I lose lots of things in this house for some reason. This past two weeks I have been looking for things constantly and have no idea where they could be. A couple of examples are…I lost 2 cookie sheets that are nowhere to be found, I cannot find any of Jacobs shorts(he had like 6 pair when we moved here, now I can only locate 2 pair), I lost a bottle of vanilla that I know I bought but has vanished.

I never want to live where there is not a Walmart close by. I honestly tried shopping at another store, and I felt like I was throwing my money away. I will brave the crowds to save myself the money.

I listen to music (country usually) whenever I can.
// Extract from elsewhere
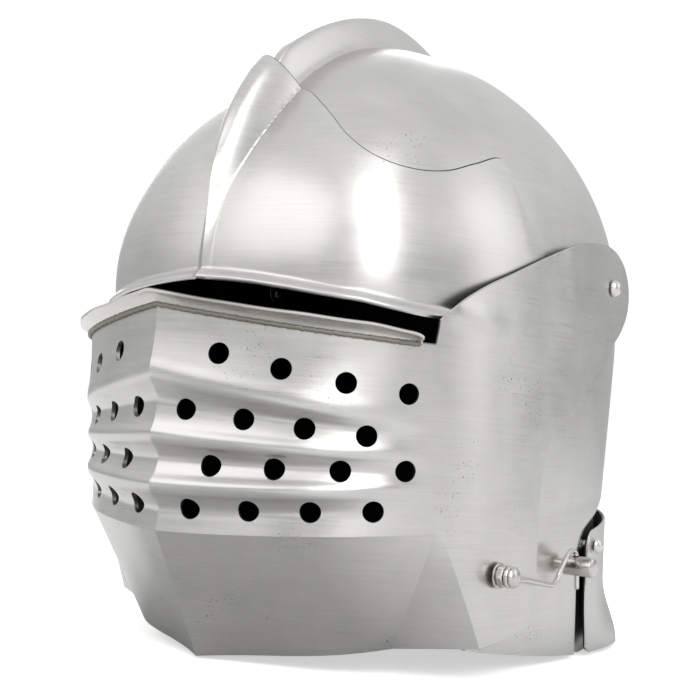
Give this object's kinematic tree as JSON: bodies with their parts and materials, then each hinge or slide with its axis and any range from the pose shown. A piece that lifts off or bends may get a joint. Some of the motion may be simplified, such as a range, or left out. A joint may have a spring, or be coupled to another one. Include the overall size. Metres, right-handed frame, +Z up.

I read in stages. I will go a year without reading anything (except scriptures) and then I will go on a reading binge, and read 10 books in a couple months.


I am happy with the way my life has gone. There are many directions my life could have gone, and I am happy with the way it is turning out.




5 comments:

laura said...

Holy cow! That is a LONG tag, but I enjoyed reading your stuff. I think that would take me days to do, so I won't.

Kristin said...

That was a fun tag! I think I tagged you on my blog a little while back, but this one counts. :) Fun stuff to read! Tell Steve our cousins, Brooke and Brette, say hello to him (aka the dweebless moron) haha!

Sue said...

That was fun to read. I will do it when my life settles down after our Palmyra trip - oh yeah, then I will be getting ready for EVAN to come home, then Christmas. I would love to do it. Be sure and print it, it can count as journal writing or something.

Natalie said...

That was great to read! I love keeping up on your life even though I haven't seen you in so long.

BTW- I read the Dr. Laura book you recommended and it was awesome. Thanks for the tip!

Katie said...

I did it as well. What a pity that you can not read german ;o). Hope you are all well. I think about you a lot and hope to see you at some stage next year!